Even though he keeps them in a mansion, he continues to mercilessly kill the dogs who have lost in the races. His cruel treatment and killing of the dogs are symbolic of his treatment towards the others around him. Therefore, in the same way, he mercilessly kills both the politician and his failed dog.
The festering wound of Dalit trauma
The incident in the temple pond and the consequent deaths of young children who were friends of Veeran is one among the many major events seen in the country. Even when education tries to make people aware that the many taboos prevalent in society are unscientific, inhuman and illogical, many still continue to practice them as the sole means of keeping control to stroke their caste ego. It is this attitude that leads them to attack the free tutorials run by Leela in the film.
The deep wound suffered by Veeran during his childhood days makes him insecure, severing his relations at home. But he learns physical self-defense and continues to teach them to the youth. His traumatised memory keeps him tangled and forever striving for equality which resurfaces after their conflict with Rathnavelu.
The indignation from the disrespect that Veeran and Maamannan experience at Rathnavelu’s home strengthens their soul to fight for themselves and the thousands of people beside them. Several scenes in the film clearly show how Dalits have been denied self-respect in spite of the many advancements they have achieved. The photograph of Ambedkar and the idol of Buddha found at Maamannan’s residence vividly shows the emancipation experienced by the oppressed communities with the help of these figures.
The politics of celebrating the casteist antagonist in Maamannan
More than the success of the film, the popularity and currency received by the character of Rathnavelu, the casteist antagonist of the film is a serious concern to be acknowledged. Rathnavelu is portrayed as a cold-blooded brute who does not care about anything other than his pride and legacy. Rathnavelu always remembers his father telling him that he should never give way to those below him, even if he supports those above him or those by his side.
This serves as a sort of reassurance to him, that tells him that following his personal principles is always right and that he should never bow before anyone or give up his casteist family pride. Hence, the popularity acquired by the character of Rathnavelu is a direct exemplification of the celebration for his casteist pride.
More problematically, people like Rathnavelu reassure themselves that their cruel acts should be followed by others proudly. It can create a lot of confusion and can destroy the values of secularism and equality which had been dictated and established through much labour in the country.
The silent yet powerful women characters of Maamannan
Since the story is set in a strongly patriarchal society, it is the male characters who get to act out their politics and pride. The female figures are mostly silent except for Leela who is empowered and made herself a role model for her community. She represents the nineties generation who have become empowered through education.
Leela is also the representative of the Tamil women who used their potential for their community. She, along with her friends, runs a free local tutorial for poor students and hence incurs the wrath of Rathnavelu’s institutions. For him and his family, education is a business and not a tool for empowerment. But Leela and her friends understand that only adequate education can purge their society of evils.
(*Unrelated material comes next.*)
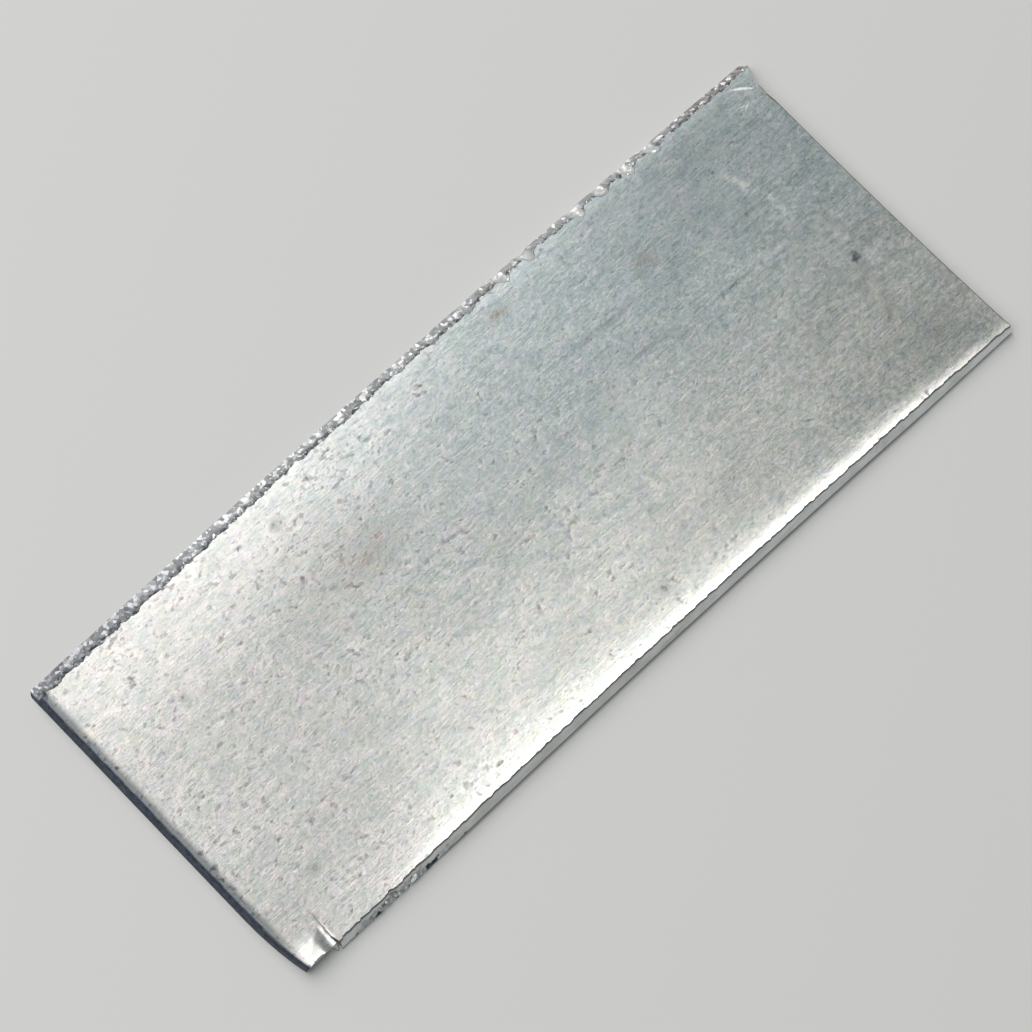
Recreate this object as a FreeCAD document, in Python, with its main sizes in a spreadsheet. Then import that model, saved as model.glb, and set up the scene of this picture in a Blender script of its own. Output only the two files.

The other women characters include Rathnavelu’s wife Jyothi and Veeran’s mother, Veermayi. Veeramayi is a silent and powerful character who communicates the plight of her community through her explicit body language. Though initially she talks and behaves like a normal mother, later she is transformed into a muted entity after the conflict with the antagonist. The fear she had to experience during Veeran’s childhood, comes back, disabling her communication and routine.
While the male characters, Maamannan and Veeran, empowered through education and circumstances, can lead forth, Veermayi assumes a silent approach. After the physical fight with Rathnavelu, Maamannan touches her feet while comforting her. A husband touching the feet of his wife is also symbolic of her relevance which is equal to that of a deity in the family.
Jyothi, on the other hand, represents the patience that Rethnavelu does not possess. She is a calm individual who understands the behaviour of her husband. Being too powerless to influence him, she tolerates him and her situation. But Jyothi’s success in the election reveals her potential, which Rathnavelu has always neglected and continues to neglect.
Had he understood her leadership qualities, it would have helped him win the election. Though Jyothi is a part of the community where women exist only within the family, she conveniently breaks out and reveals her inner self by climbing the steps of the legislative assembly.
Overall, Maamannan is a gritty depiction of Dalit trauma and caste struggle, a lived reality for a large section of Indian society.